ECLI:NL:RBZWB:2024:89
Rechtbank Zeeland-West-Brabant
- Eerste aanleg - enkelvoudig
- Rechtspraak.nl
Schadevergoeding op grond van onrechtmatige handelingen en besluiten in bestuursrechtelijke context
In deze zaak heeft verzoeker de rechtbank verzocht om het college van burgemeester en wethouders van de gemeente Breda te veroordelen tot schadevergoeding. Verzoeker ontving een uitkering op basis van de Participatiewet, maar het college startte een onderzoek naar de rechtmatigheid van deze uitkering. Verzoeker stelt dat hij schade heeft geleden door onrechtmatige handelingen van het college, die hebben geleid tot de beëindiging van zijn uitkering. Tijdens de zitting op 14 december 2023 heeft verzoeker zijn standpunt toegelicht, bijgestaan door zijn gemachtigde, mr. P.F.M. Gulickx. Het college werd vertegenwoordigd door mr. S.S. Hyder.

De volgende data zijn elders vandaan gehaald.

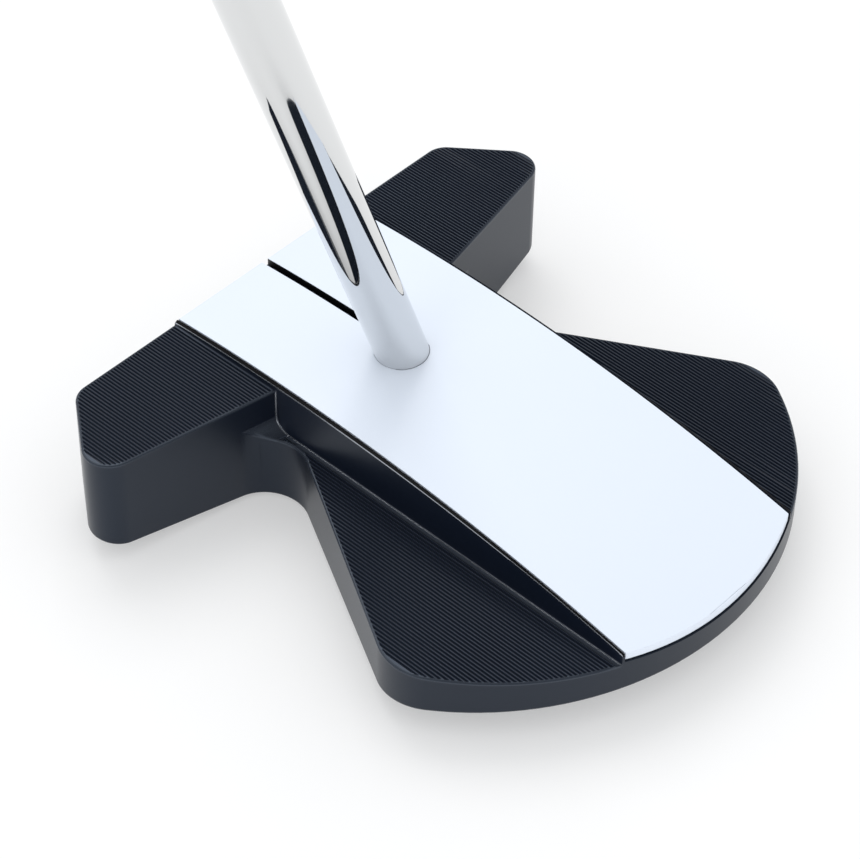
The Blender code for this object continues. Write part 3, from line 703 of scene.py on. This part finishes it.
def mirrored(bm):
    """A copy on the other side of the middle."""
    other = bm.copy()
    bmesh.ops.scale(other, vec=(-1.0, 1.0, 1.0), verts=other.verts)
    bmesh.ops.reverse_faces(other, faces=other.faces)
    return other


def lean_frame(size, height):
    """Places a shape drawn in X and Y, thick along Z, on the lofted face, looking at the target."""
    hinge = Matrix.Translation((0.0, FACE_Y, size.wing_top))
    middle = Matrix.Translation((0.0, 0.0, height - size.wing_top))
    return hinge @ Matrix.Rotation(-size.face_loft, 4, "X") @ middle @ Matrix.Rotation(-math.pi / 2.0, 4, "X")


def head_blank(size):
    """Floor, spine and wings joined, cut to the outline and the leaning face, with rounded edges."""
    def floor_section(y):
        return symmetric([(FAR, -DEEP), (FAR, fan_height(size, y))])

    blank = drawn(floor_section, [FACE_Y - DEEP, FAR])
    blank = carve(blank, drawn(spine_section(size), stations(size)), "UNION")
    wing = wing_block(size)
    other = mirrored(wing)
    blank = carve(blank, wing, "UNION")
    blank = carve(blank, other, "UNION")
    blank = carve(blank, prism(head_outline(size), 0.0, 2.0 * DEEP), "INTERSECT")
    ahead = [Vector(p) for p in ((-FAR, -DEEP), (FAR, -DEEP), (FAR, 0.0), (-FAR, 0.0))]
    trim = prism(ahead, -2.0 * DEEP, DEEP)
    hinge = Matrix.Translation((0.0, FACE_Y, size.wing_top))
    trim.transform(hinge @ Matrix.Rotation(-size.face_loft, 4, "X"))
    blank = carve(blank, trim)
    blank.normal_update()
    round_edges(blank, foot_edge(size), size.spine_foot, 2)
    return blank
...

De rechtbank heeft vastgesteld dat verzoeker geen bezwaar heeft gemaakt tegen het besluit van 19 januari 2022, waarin zijn uitkering werd beëindigd. Dit besluit wordt als rechtmatig beschouwd, en verzoeker heeft zelf aangegeven dat de beëindiging niet onrechtmatig is. De rechtbank concludeert dat er geen basis is voor schadevergoeding, omdat er geen onrechtmatig besluit is vastgesteld. De rechtbank wijst het verzoek om schadevergoeding af en merkt op dat verzoeker zich in dat geval tot de civiele rechter kan wenden voor eventuele schade die voortvloeit uit de onderzoeken van het college.
De uitspraak is gedaan door mr. S.A.M.L. van de Sande op 5 januari 2024, en is openbaar gemaakt via geanonimiseerde publicatie. Tegen deze uitspraak kan binnen zes weken hoger beroep worden ingesteld bij de Centrale Raad van Beroep.